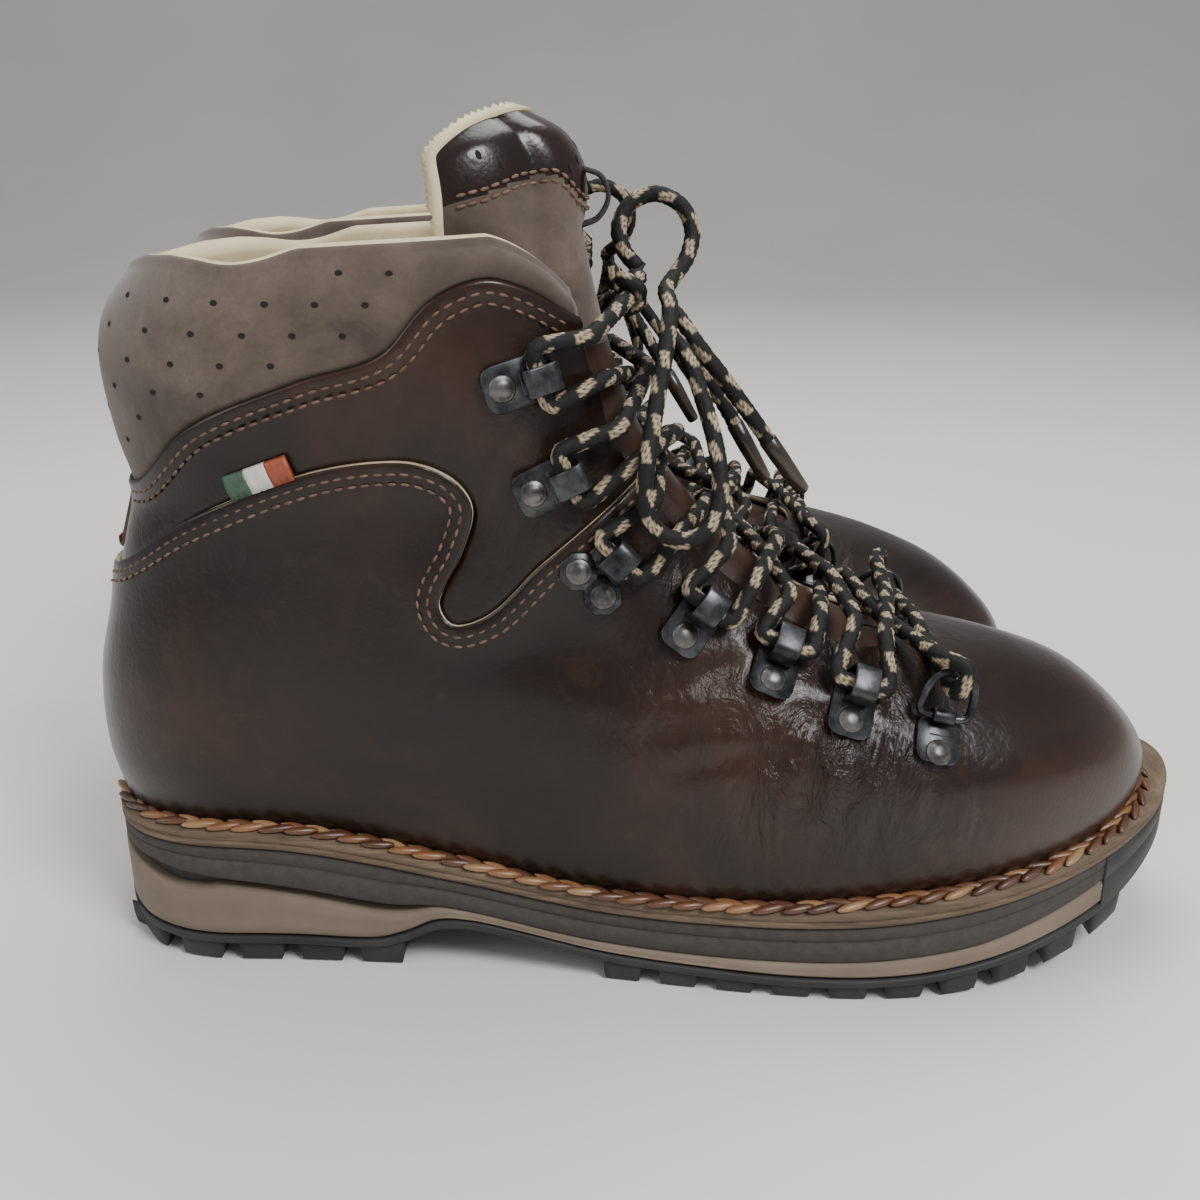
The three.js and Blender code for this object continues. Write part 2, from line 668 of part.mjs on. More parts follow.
// Lace supports in side view, from the top hook down to the toe ring.
const HOOK_PLACES = graded([[129, 171.5], [136, 146.5], [149, 125], [172, 111], [193, 99], [212.5, 90.5]]);
const RING_PLACE = graded([[234, 82.5]])[0];
const OPEN_HOOKS = 2; // the top two are open hooks, the rest closed loops
const TWIN_HOOK = 2; // this one has two rivets
const LACE_ROOM = LACE_DIAMETER + 2; // opening of a hook
const PLATE_FRONT = LACE_ROOM / 2 + HOOK_METAL;
const RIVET_CLEAR = 0.6; // rivet to the hook head
const PLATE_BORDER = 1.2; // plate behind the rivet
const RIVET_SETBACK = PLATE_FRONT + RIVET_CLEAR + RIVET_RADIUS;
const PLATE_BACK = RIVET_SETBACK + RIVET_RADIUS + PLATE_BORDER;
const SUNK = 0.2; // how far a joined piece reaches into the plate under it

function plate(width, back, front) {
  const half = width / 2;
  const cut = PLATE_CUT;
  const outline = shapeOf([
    [-back + cut, -half], [front, -half], [front, half], [-back + cut, half],
    [-back, half - cut], [-back, cut - half],
  ]);
  return prism(outline, PLATE_THICKNESS);
}

function rivet(x, y) {
  const dome = new THREE.CylinderGeometry(RIVET_RADIUS * 0.6, RIVET_RADIUS, RIVET_HEIGHT, 8);
  return dome.rotateX(Math.PI / 2).translate(x, y, PLATE_THICKNESS + RIVET_HEIGHT / 2 - SUNK / 2);
}

// A closed loop, or an open hook whose mouth faces away from the ridge.
function hookSection(isOpen) {
  const inner = LACE_ROOM / 2;
  const outer = inner + HOOK_METAL;
  const foot = PLATE_THICKNESS - SUNK;
  const floor = PLATE_THICKNESS + (isOpen ? 0 : SUNK);
  const roof = PLATE_THICKNESS + LACE_ROOM;
  const top = roof + HOOK_METAL;
  if (isOpen) {
    return shapeOf([
      [-outer, foot], [outer, foot], [outer, top], [-outer, top], [-outer, roof - LIP],
      [-inner, roof - LIP], [-inner, roof], [inner, roof], [inner, floor], [-outer, floor],
    ]);
  }
  const section = shapeOf([[-outer, foot], [outer, foot], [outer, top], [-outer, top]]);
  section.holes.push(shapeOf([[-inner, floor], [-inner, roof], [inner, roof], [inner, floor]]));
  return section;
}

// A section drawn across the throat and up, as a bar that runs along the throat.
function alongThroat(section, length) {
  return prism(section, length).rotateX(Math.PI / 2).translate(0, length / 2, 0);
}

function hook(isOpen, isTwin) {
  const rows = isTwin ? [-TWIN_PLATE_WIDTH / 4, TWIN_PLATE_WIDTH / 4] : [0];
  return joined([
    plate(isTwin ? TWIN_PLATE_WIDTH : PLATE_WIDTH, PLATE_BACK, PLATE_FRONT),
    alongThroat(hookSection(isOpen), HOOK_WIDTH),
    ...rows.map((y) => rivet(-RIVET_SETBACK, y)),
  ]);
}

// The toe ring's plate is folded over the ring's bar, and the ring turns in the fold.
const BAR_HEIGHT = PLATE_THICKNESS + RING_WIRE / 2 + GAP;
const FOLD_LENGTH = 6;
const FOLD_SIDES = 8;
function ringPlate() {
  const hole = RING_WIRE / 2 + GAP;
  const circle = (radius) => Array.from({ length: FOLD_SIDES }, (_, i) => {
    const angle = (2 * Math.PI * i) / FOLD_SIDES;
    return [radius * Math.cos(angle), BAR_HEIGHT + radius * Math.sin(angle)];
  });
  const fold = shapeOf(circle(hole + PLATE_THICKNESS));
  fold.holes.push(shapeOf(circle(hole)));
  return joined([
    plate(PLATE_WIDTH, RIVET_SETBACK + RIVET_RADIUS, 0),
    alongThroat(fold, FOLD_LENGTH),
    rivet(-RIVET_SETBACK - RIVET_CLEAR, 0),
  ]);
}

// A D of wire: the straight bar is the pivot, along y.
const RING_CORNER = 3;
const WIRE_SIDES = 6;
function toeRing() {
  const half = RING_WIDTH / 2;
  const shoulder = RING_REACH - RING_CORNER;
  const path = [
    [0, RING_CORNER - half], [0, half - RING_CORNER], [RING_CORNER, half], [shoulder, half * 0.85],
    [RING_REACH, half * 0.4], [RING_REACH, -half * 0.4], [shoulder, -half * 0.85],
    [RING_CORNER, -half],
  ];
  const loops = path.map(([x, y], i) => {
    const before = path[(i + path.length - 1) % path.length];
    const after = path[(i + 1) % path.length];
    const along = new THREE.Vector2(after[0] - before[0], after[1] - before[1]).normalize();
    return Array.from({ length: WIRE_SIDES }, (_, j) => {
      const angle = (2 * Math.PI * j) / WIRE_SIDES;
      const off = (RING_WIRE / 2) * Math.cos(angle);
      const up = (RING_WIRE / 2) * Math.sin(angle);
      return new THREE.Vector3(x + along.y * off, y - along.x * off, up);
    });
  });
  return toSolid(loft(loops, true).rotateY(-RING_TILT).translate(0, 0, BAR_HEIGHT));
}

// ---------------------------------------------------------------- lace

const LACE_HEIGHT = PLATE_THICKNESS + LACE_ROOM / 2; // of a strand in a hook
const STRAND_RISE = LACE_DIAMETER / 2 + 0.6; // centre of a strand above what it lies on
const EDGE_RISE = 5; // more where it passes the throat's edge
const OVER_RISE = 2; // more for the strand that passes over the other
const RING_RISE = 5; // more where it leaves the toe ring
const BAR_RISE = 3.5; // of the strand between the two toe rings
const HOOK_CLEAR = 2; // from a hook to the turns of the strand in it

// The place halfway from a lace support to the ridge, on one side, raised off the skin.
function edgePoint(place, level, side, rise) {
  const ridge = frontLine(level);
  const halfway = [(place[0] + ridge[0]) / 2, (place[1] + ridge[1]) / 2];
  return onSkin(...findSide(...halfway), side, STRAND_RISE + rise);
}

// Points where a strand crosses the throat from one support to the next, on the other side.
function crossing(from, to, side, isLow) {
  const level = (ridgeLevel(from) + ridgeLevel(to)) / 2;
  const rise = EDGE_RISE + (isLow ? 0 : OVER_RISE);
  const height = STRAND_RISE - TONGUE_SINK + (isLow ? 0 : LACE_DIAMETER + 1);
  return [
    edgePoint(from, level, side, rise + (from === RING_PLACE ? RING_RISE : 0)),
    onSkin(level, 1, 1, height),
    edgePoint(to, level, -side, rise),
  ];
}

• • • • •

_Aim_
Write the material out exactly, with nothing left out.

_Written response_
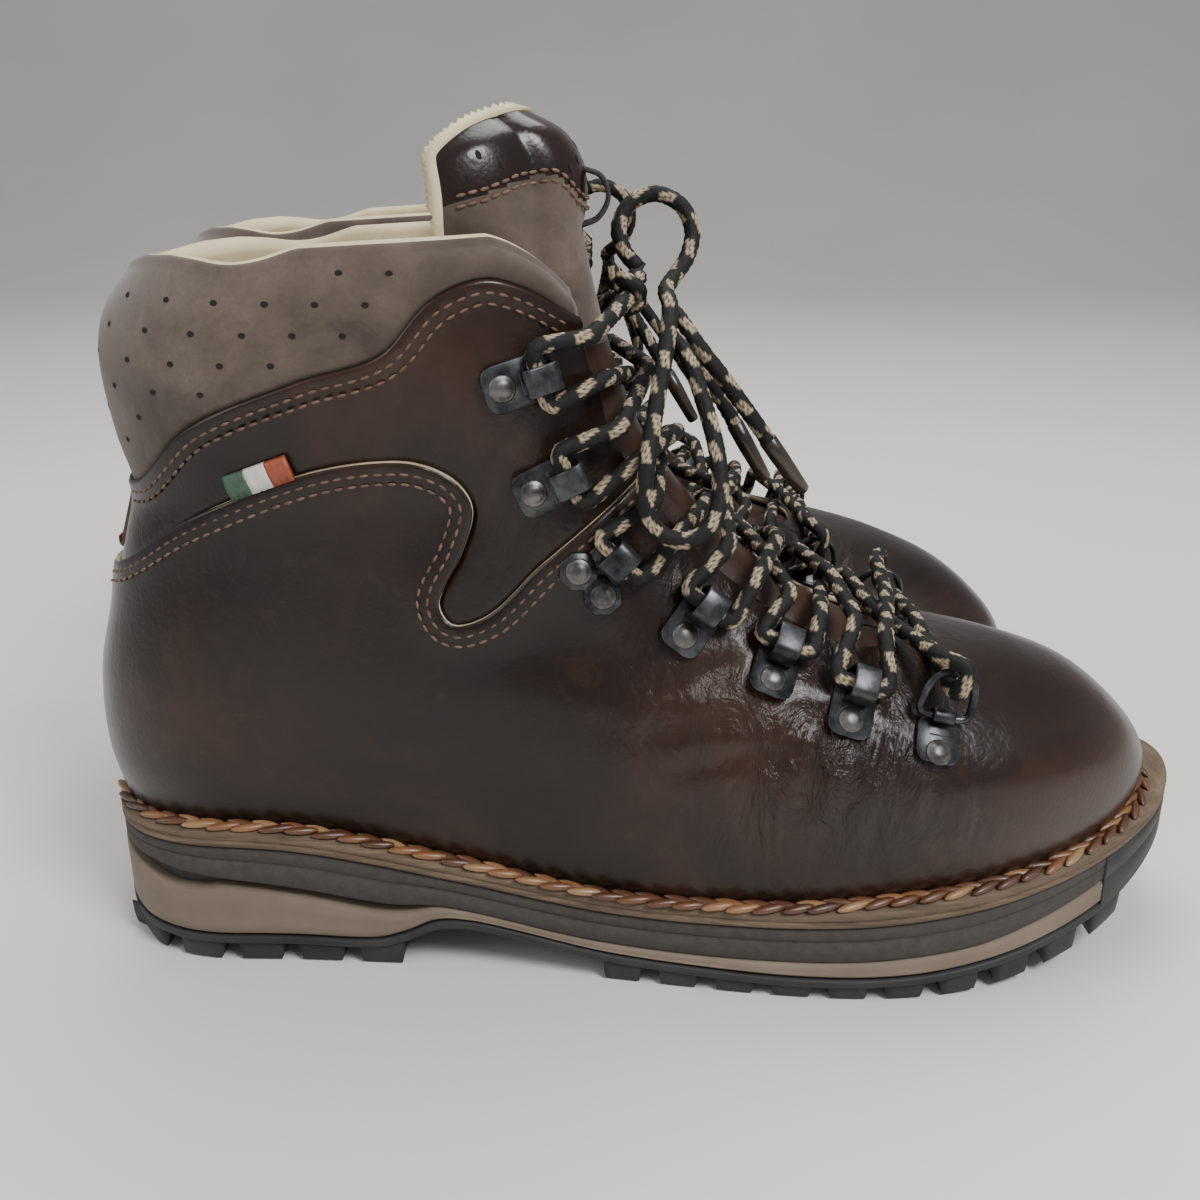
The three.js and Blender code for this object continues. Write part 2, from line 668 of part.mjs on. More parts follow.
// Lace supports in side view, from the top hook down to the toe ring.
const HOOK_PLACES = graded([[129, 171.5], [136, 146.5], [149, 125], [172, 111], [193, 99], [212.5, 90.5]]);
const RING_PLACE = graded([[234, 82.5]])[0];
const OPEN_HOOKS = 2; // the top two are open hooks, the rest closed loops
const TWIN_HOOK = 2; // this one has two rivets
const LACE_ROOM = LACE_DIAMETER + 2; // opening of a hook
const PLATE_FRONT = LACE_ROOM / 2 + HOOK_METAL;
const RIVET_CLEAR = 0.6; // rivet to the hook head
const PLATE_BORDER = 1.2; // plate behind the rivet
const RIVET_SETBACK = PLATE_FRONT + RIVET_CLEAR + RIVET_RADIUS;
const PLATE_BACK = RIVET_SETBACK + RIVET_RADIUS + PLATE_BORDER;
const SUNK = 0.2; // how far a joined piece reaches into the plate under it

function plate(width, back, front) {
  const half = width / 2;
  const cut = PLATE_CUT;
  const outline = shapeOf([
    [-back + cut, -half], [front, -half], [front, half], [-back + cut, half],
    [-back, half - cut], [-back, cut - half],
  ]);
  return prism(outline, PLATE_THICKNESS);
}

function rivet(x, y) {
  const dome = new THREE.CylinderGeometry(RIVET_RADIUS * 0.6, RIVET_RADIUS, RIVET_HEIGHT, 8);
  return dome.rotateX(Math.PI / 2).translate(x, y, PLATE_THICKNESS + RIVET_HEIGHT / 2 - SUNK / 2);
}

// A closed loop, or an open hook whose mouth faces away from the ridge.
function hookSection(isOpen) {
  const inner = LACE_ROOM / 2;
  const outer = inner + HOOK_METAL;
  const foot = PLATE_THICKNESS - SUNK;
  const floor = PLATE_THICKNESS + (isOpen ? 0 : SUNK);
  const roof = PLATE_THICKNESS + LACE_ROOM;
  const top = roof + HOOK_METAL;
  if (isOpen) {
    return shapeOf([
      [-outer, foot], [outer, foot], [outer, top], [-outer, top], [-outer, roof - LIP],
      [-inner, roof - LIP], [-inner, roof], [inner, roof], [inner, floor], [-outer, floor],
    ]);
  }
  const section = shapeOf([[-outer, foot], [outer, foot], [outer, top], [-outer, top]]);
  section.holes.push(shapeOf([[-inner, floor], [-inner, roof], [inner, roof], [inner, floor]]));
  return section;
}

// A section drawn across the throat and up, as a bar that runs along the throat.
function alongThroat(section, length) {
  return prism(section, length).rotateX(Math.PI / 2).translate(0, length / 2, 0);
}

function hook(isOpen, isTwin) {
  const rows = isTwin ? [-TWIN_PLATE_WIDTH / 4, TWIN_PLATE_WIDTH / 4] : [0];
  return joined([
    plate(isTwin ? TWIN_PLATE_WIDTH : PLATE_WIDTH, PLATE_BACK, PLATE_FRONT),
    alongThroat(hookSection(isOpen), HOOK_WIDTH),
    ...rows.map((y) => rivet(-RIVET_SETBACK, y)),
  ]);
}

// The toe ring's plate is folded over the ring's bar, and the ring turns in the fold.
const BAR_HEIGHT = PLATE_THICKNESS + RING_WIRE / 2 + GAP;
const FOLD_LENGTH = 6;
const FOLD_SIDES = 8;
function ringPlate() {
  const hole = RING_WIRE / 2 + GAP;
  const circle = (radius) => Array.from({ length: FOLD_SIDES }, (_, i) => {
    const angle = (2 * Math.PI * i) / FOLD_SIDES;
    return [radius * Math.cos(angle), BAR_HEIGHT + radius * Math.sin(angle)];
  });
  const fold = shapeOf(circle(hole + PLATE_THICKNESS));
  fold.holes.push(shapeOf(circle(hole)));
  return joined([
    plate(PLATE_WIDTH, RIVET_SETBACK + RIVET_RADIUS, 0),
    alongThroat(fold, FOLD_LENGTH),
    rivet(-RIVET_SETBACK - RIVET_CLEAR, 0),
  ]);
}

// A D of wire: the straight bar is the pivot, along y.
const RING_CORNER = 3;
const WIRE_SIDES = 6;
function toeRing() {
  const half = RING_WIDTH / 2;
  const shoulder = RING_REACH - RING_CORNER;
  const path = [
    [0, RING_CORNER - half], [0, half - RING_CORNER], [RING_CORNER, half], [shoulder, half * 0.85],
    [RING_REACH, half * 0.4], [RING_REACH, -half * 0.4], [shoulder, -half * 0.85],
    [RING_CORNER, -half],
  ];
  const loops = path.map(([x, y], i) => {
    const before = path[(i + path.length - 1) % path.length];
    const after = path[(i + 1) % path.length];
    const along = new THREE.Vector2(after[0] - before[0], after[1] - before[1]).normalize();
    return Array.from({ length: WIRE_SIDES }, (_, j) => {
      const angle = (2 * Math.PI * j) / WIRE_SIDES;
      const off = (RING_WIRE / 2) * Math.cos(angle);
      const up = (RING_WIRE / 2) * Math.sin(angle);
      return new THREE.Vector3(x + along.y * off, y - along.x * off, up);
    });
  });
  return toSolid(loft(loops, true).rotateY(-RING_TILT).translate(0, 0, BAR_HEIGHT));
}

// ---------------------------------------------------------------- lace

const LACE_HEIGHT = PLATE_THICKNESS + LACE_ROOM / 2; // of a strand in a hook
const STRAND_RISE = LACE_DIAMETER / 2 + 0.6; // centre of a strand above what it lies on
const EDGE_RISE = 5; // more where it passes the throat's edge
const OVER_RISE = 2; // more for the strand that passes over the other
const RING_RISE = 5; // more where it leaves the toe ring
const BAR_RISE = 3.5; // of the strand between the two toe rings
const HOOK_CLEAR = 2; // from a hook to the turns of the strand in it

// The place halfway from a lace support to the ridge, on one side, raised off the skin.
function edgePoint(place, level, side, rise) {
  const ridge = frontLine(level);
  const halfway = [(place[0] + ridge[0]) / 2, (place[1] + ridge[1]) / 2];
  return onSkin(...findSide(...halfway), side, STRAND_RISE + rise);
}

// Points where a strand crosses the throat from one support to the next, on the other side.
function crossing(from, to, side, isLow) {
  const level = (ridgeLevel(from) + ridgeLevel(to)) / 2;
  const rise = EDGE_RISE + (isLow ? 0 : OVER_RISE);
  const height = STRAND_RISE - TONGUE_SINK + (isLow ? 0 : LACE_DIAMETER + 1);
  return [
    edgePoint(from, level, side, rise + (from === RING_PLACE ? RING_RISE : 0)),
    onSkin(level, 1, 1, height),
    edgePoint(to, level, -side, rise),
  ];
}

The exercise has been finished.